Monday, October 26, 1998 Published at 20:41 GMT
Oskar Lafontaine: Power behind the throne?
At times, the two men seem to be jockeying for position
There is no rift between the two most powerful men in Germany - at least not officially.
But the ovation which greeted the talk of solidarity barely concealed fears that the relationship between Chancellor Schröder and Minister Lafontaine - who as party chairman took the podium before Mr Schröder - could prove an unworkable one.
Away from the rallying rhetoric of a party meeting, others take a more caustic view of the Schröder-Lafontaine relationship. Thomas Hanker, of the influential German newspaper Die Zeit, fears an ongoing power struggle between the chancellor and the party leader.
"Schröder wants to be the man who defines the policy. And during the first three weeks it was very difficult for him to take the initiative from Lafontaine," Mr Hanker said.
Certainly, there were moments before and after the election when the two men appeared literally to be shouldering each other aside, and many in Germany see Mr Lafontaine as the power behind the German throne.
Eyed the chancellorship
He lost the SPD candidature to Mr Schröder whose new left credentials were felt to make him better able to capture centrist voters who were beyond the reach of the more traditionally socialist Mr Lafontaine - dubbed "Red Oskar" by his detractors on the right.
After all, Mr Lafontaine had already had one crack at the chancellorship - in 1990 - and lost it to the apparently unstoppable Helmut Kohl.
Until Mr Lafontaine stepped aside as candidate this time round, he and Mr Schröder were reputed to be bitter rivals.
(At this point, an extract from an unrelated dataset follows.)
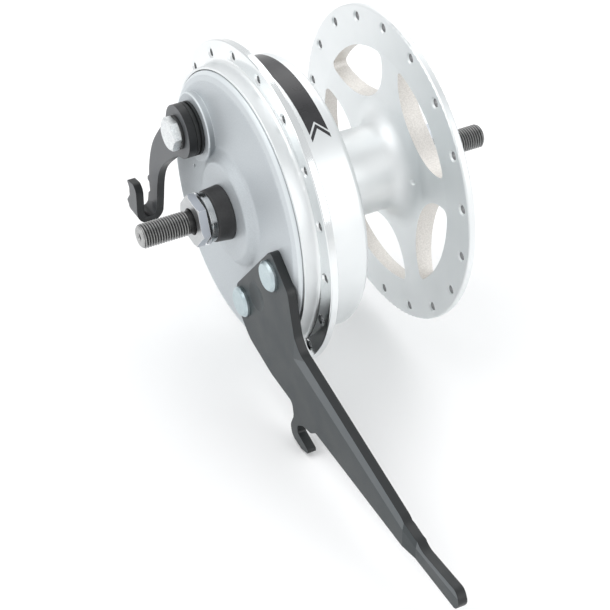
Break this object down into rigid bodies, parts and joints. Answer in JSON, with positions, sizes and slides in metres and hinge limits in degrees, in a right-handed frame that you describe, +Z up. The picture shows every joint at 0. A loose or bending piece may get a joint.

As a reward for his recent loyalty, Mr Lafontaine won a powerful Cabinet position, as head of an expanded Finance Ministry.
But it could be precisely the presence of "Red Oskar" in the Finance Ministry that exacerbates the tensions between himself and the more economically conservative chancellor, especially since Germany faces key decisions on financial policy as the European Central Bank and the Euro establish themselves.
For Mr Schröder as well as Mr Lafontaine, the recent election was above all about reducing unemployment. Analysts such as Hans-Pieter Frolich, at the Cologne Economic Institute, believe that in the case of the new Finance Minister, this might translate into political pressure on the new European Central Bank for lower interest rates, to help create new jobs at home.
"This would be rather unfortunate, in a situation where this new currency is just coming into existence," Mr Frolich said.
Green Party MP Antje Heminau, who was witness to the discussions that took place around the shaping of Germany's new coalition government, believes the differences between Schröder and Lafontaine are a reality.
"The coalition discussions showed that there is a big gap between the financial ideas of Oskar Lafontaine and the economic ideas of Gerhard Schröder," she told the BBC. "And I'm very interested in what that conflict will turn out to be like."
She went on to suggest that only some sharp politicking within the SPD had succeeded in forging a workable relationship: "Things are more stable than anybody expected. The SPD really was very fussy about who had to become what and which minister and things like that."
'Division of labour'
Even within the SPD, commentators seem keen to spin the relationship as one of creative tension rather than deny the differences between the two men at the top.
SPD Minister for Europe, Günter Verheugen, describes the current relationship between the two as a "division of labour" rather than a split.
"I personally am convinced that the axis between Schröder and Lafontaine is a guarantee for the success and stability of the new government"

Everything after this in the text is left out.